POURQUOI UN FREIN EN FRANCE ?

Pour l’heure, les études épidémiologiques pour évaluer l’impact de ce retraitement sur la survenue d’éventuelles infections (risque le plus grave) sont rares mais aucune alerte sanitaire n’est à déplorer dans les pays adeptes de cette pratique. On peut néanmoins citer quelques études effectuées aux États-Unis sur des sondes de rythmologie qui montraient que le processus de réutilisation aboutissait à des sondes parfaitement stériles et qu’aucune complication n’était attribuée aux sondes retraitées. Qui plus est, sur le plan purement économique, les économies réalisées sont évaluées autour de 50 % ! Pourquoi un frein subsiste-t-il en France ? Question de culture, peut-être ? Certaines « affaires sanitaires » ont ébranlé le monde de la santé (on pense à la clinique du sport) ce qui a peut-être entraîné une sorte de défiance face aux pratiques de stérilisation. Corollaire : on use et abuse désormais du principe de précaution et on estime que l’usage unique est synonyme de progrès et d’hygiène. Se pose également la question des industriels qui conçoivent – avec un certain monopole – des robots favorisant l’usage unique : combien de sondes ou autres matériels estampillés « usage unique » pourraient en réalité être réutilisés ? D’autant que la France est le seul pays à stériliser à 134 °C : les conditions pourraient donc potentiellement être réunies pour favoriser un retraitement de ces DM, étant donné les conditions drastiques selon lesquelles le matériel est stérilisé. La réglementation européenne évoluera-t-elle dans ce domaine ? Cela pourrait impulser l’élan nécessaire au changement dans notre pays.

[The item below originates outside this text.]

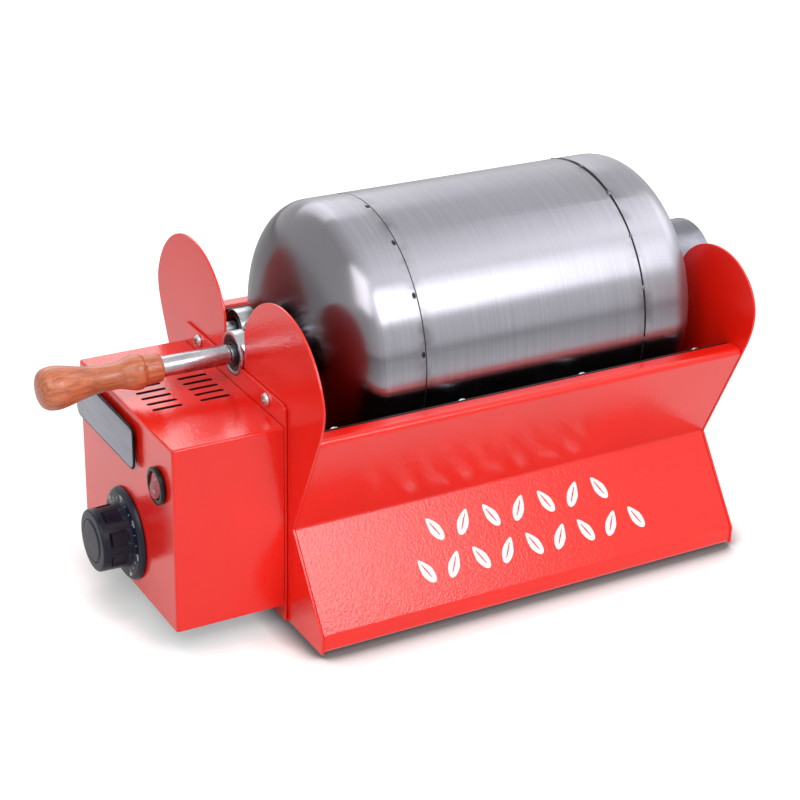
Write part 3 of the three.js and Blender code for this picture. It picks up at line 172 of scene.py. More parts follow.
# Control box: heights above the body's bottom edge, places across from the middle
VENT_LENGTH = 18.2
VENT_WIDTH = 2.8
VENT_PITCH = 8
VENTS = 5
VENT_GROUPS = (-48.5, -19.6)
BACK_PLATE_TOP = 135.6
BACK_PLATE_CORNER = 4
FLANGE_SCREW = (45.6, 130.6)
PINION_HEIGHT = 104.35
KNOB_HEIGHT = 41.1
KNOB_HOLE = 3.3
SWITCH = (-48.9, 94.4)
SWITCH_HOLE = 9.5
GLAND = (-56.5, 78)
GLAND_HOLE = 6.3
GLAND_HEXAGON = 9.5
GLAND_BORE = 4
GLAND_THREAD = 6
GLAND_DOME = 8
GLAND_RIBS = 16
CUT_PAST = 2
COVER_SOFTENING = 0.22
INSIDE_SHADE_DEPTH = 0.52
BEZEL_RADIUS = 10.8
BEZEL_DEPTH = 2.9
BARREL_RADIUS = 9.2
BADGE_CORNER = 5
BADGE_RIM = 1.2
BADGE_BACKING = (0.25, 1.4)
BADGE_FACE = 0.6
BADGE_PAD = 30
BADGE_PAD_RADIUS = 3
WINDOW_RADIUS = 7.9
WINDOW_DEPTH = 7.3
WINDOW_BEVEL = 0.6
ROCKER_RADIUS = 7.3
ROCKER_THICK = 5
ROCKER_SINK = 1.6
ROCKER_TILT = 0.12
ROCKER_BACK_SHARE = 0.75
ROCKER_MARK = 3.6
ROCKER_MARK_PLACE = 4

# Thermostat knob
SKIRT_RADIUS = 27.6
SKIRT_THICK = 3.6
SKIRT_BEVEL = (1.2, 2.8)
SKIRT_EDGE = 0.8
KNOB_RADIUS = 18.9
KNOB_FRONT_RADIUS = 18.3
KNOB_LENGTH = 21.8
KNOB_EDGE = 1.4
KNOB_FILLET = 0.6
KNOB_ROWS = 40
KNOB_STEPS = 240
KNOB_POCKETS = 8
POCKET_DEPTH = 1.9
POCKET_SHARE = 0.56
# Where a pocket fades in and out: from the front, from the skirt, and as shares of its half width
POCKET_FRONT = (4.6, 6.4)
POCKET_FOOT = (3, 1.6)
POCKET_SIDES = (0.8, 1.12)
CAP_RADIUS = 12.6
CAP_SINK = 0.9

# Marks on the knob's skirt
DIAL_TICKS = 19
DIAL_SWEEP = math.radians(300)
DIAL_LABELS = ("0", "50", "100", "150", "200", "250", "300")
TICK_RADII = (20.6, 21.9)
LABEL_RADIUS = 23.4
LABEL_HEIGHT = 2.9
INK_THICK = 0.05

# Turns between the way a section is drawn and the way it lies
ACROSS_UP_TO_YZ = Matrix(((0, 0, 1, 0), (1, 0, 0, 0), (0, 1, 0, 0), (0, 0, 0, 1)))
YZ_TO_XY = Matrix(((0, 1, 0, 0), (0, 0, 1, 0), (1, 0, 0, 0), (0, 0, 0, 1)))
YZ_TO_XZ = Matrix(((0, 1, 0, 0), (1, 0, 0, 0), (0, 0, 1, 0), (0, 0, 0, 1)))
TEXT_TO_FRONT = Matrix(((0, 0, -1, 0), (-1, 0, 0, 0), (0, 1, 0, 0), (0, 0, 0, 1)))


class RoasterColours(bpy.types.PropertyGroup):
    """Colours of the roaster's finishes, as sRGB hex codes."""

    coat: bpy.props.StringProperty(
        name="Powder coat", description="Colour of the red sheet metal", default="#ef1c0c")
    steel: bpy.props.StringProperty(
        name="Stainless", description="Colour of the brushed drum", default="#aaa9b2")
    bright: bpy.props.StringProperty(
        name="Bright steel", description="Colour of turned and plated parts", default="#bdbcc2")
    wood: bpy.props.StringProperty(
        name="Wood", description="Colour of the turned grip", default="#aa5b39")
    plastic: bpy.props.StringProperty(
        name="Plastic", description="Colour of knob and bezel", default="#131828")
    lens: bpy.props.StringProperty(
        name="Rocker", description="Colour of the lit rocker", default="#b80a1a")
    trough: bpy.props.StringProperty(
        name="Trough", description="Colour of the heat trough", default="#1b1718")
    print_ink: bpy.props.StringProperty(
        name="Ink", description="Colour of the printed marks", default="#f4f1f1")


class RoasterSizes(bpy.types.PropertyGroup):
    """Sizes of the details that only the dressed model has."""

    sheet_edge: bpy.props.FloatProperty(
        name="Sheet edge", description="Rounding of the coated sheet edges", default=0.35 * MM, unit="LENGTH")
    sheet_bend: bpy.props.FloatProperty(
        name="Sheet bend", description="Inner radius of the bends", default=1.5 * MM, unit="LENGTH")
    cover_edge: bpy.props.FloatProperty(
        name="Cover edge", description="Outer radius of the cover's edges", default=1.6 * MM, unit="LENGTH")
    cover_wall: bpy.props.FloatProperty(
        name="Cover wall", description="Sheet thickness of the box cover", default=1.2 * MM, unit="LENGTH")
    seam_groove: bpy.props.FloatProperty(
        name="Seam groove", description="Width of the groove at a drum seam", default=1.0 * MM, unit="LENGTH")
    tack_count: bpy.props.IntProperty(
        name="Tacks", description="Tack welds round the mouth-side seam", default=16, min=0)
    tack_radius: bpy.props.FloatProperty(
        name="Tack radius", description="Half width of one tack weld", default=1.3 * MM, unit="LENGTH")
    screw_head: bpy.props.FloatProperty(
        name="Screw head", description="Radius of the pan heads", default=3.7 * MM, unit="LENGTH")


class RoasterStage(bpy.types.PropertyGroup):
    """Light and floor."""

    floor_half: bpy.props.FloatProperty(
        name="Floor", description="Half the floor's side", default=6.0, unit="LENGTH")
    key_power: bpy.props.FloatProperty(
        name="Key lamp", description="Power of the key lamp in watts", default=17.0)
    fill_power: bpy.props.FloatProperty(
        name="Fill lamp", description="Power of the fill lamp in watts", default=12.0)
    glint_power: bpy.props.FloatProperty(
        name="Glint lamp", description="Power of the lamp that drum and panels mirror", default=2.8)
    world_level: bpy.props.FloatProperty(
        name="World", description="Strength of the soft sky light", default=0.62)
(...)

La question du bisphénol A

Fin novembre dernier, les députés ont adopté en deuxième lecture la proposition de loi visant la suspension de la fabrication, de l’importation, de l’exportation et de la mise sur le marché de tout conditionnement à vocation alimentaire contenant du bisphénol A (BPA).

La proposition de loi, désormais renvoyée au Sénat, prévoit également des dispositions impactant les dispositifs médicaux (DM) dès juillet 2015, ce qui pourrait présager de l’avenir de certains DM : une affaire à suivre !

Le C2DS veille au grain

Né en 2006, le Comité de Développement durable en santé (C2DS) est une association qui réunit des professionnels de santé sensibilisés à la thématique du développement durable. Fortement ancré autour du précepte d’Hippocrate « D’abord ne pas nuire, ensuite soigner », c’est notamment lui qui est à l’origine des campagnes d’alerte sur la présence de parabène dans les mallettes de cosmétiques offertes aux jeunes mamans à la maternité ou sur la présence de phtalates dans les dispositifs médicaux. Le C2DS a publié un guide des pratiques vertueuses du développement durable en santé (complété en 2010 par un tour du monde de ces pratiques) et dispose de différents groupes de travail autour des achats, des déchets, de la gestion de l’eau et de l’énergie ou encore de l’écoconstruction. Il a également mis sur pied un indicateur « développement durable santé » (IDD) pour permettre l’adoption des bonnes pratiques dans les établissements et favoriser l’action : un auto-diagnostic développé par un groupe de travail (composé d’experts et de directeurs d’établissements adhérents) qui repose sur 350 critères couvrant les domaines fondamentaux du développement durable (l’humain, l’environnement et l’aspect économique). Cet IDD est avant tout pédagogique et permet de comprendre que le développement durable est une démarche globale et dynamique qui situe l’établissement dans son environnement externe, par rapport aux institutions, tutelles, prestataires, etc. et dans son environnement interne — les médecins, le personnel soignant et l’ensemble de ses collaborateurs. Il peut être utilisé comme un outil managérial tel un tableau de bord (et donc d’indicateurs) pour évaluer, mesurer et encourager les progrès des actions mises en œuvre par l’établissement.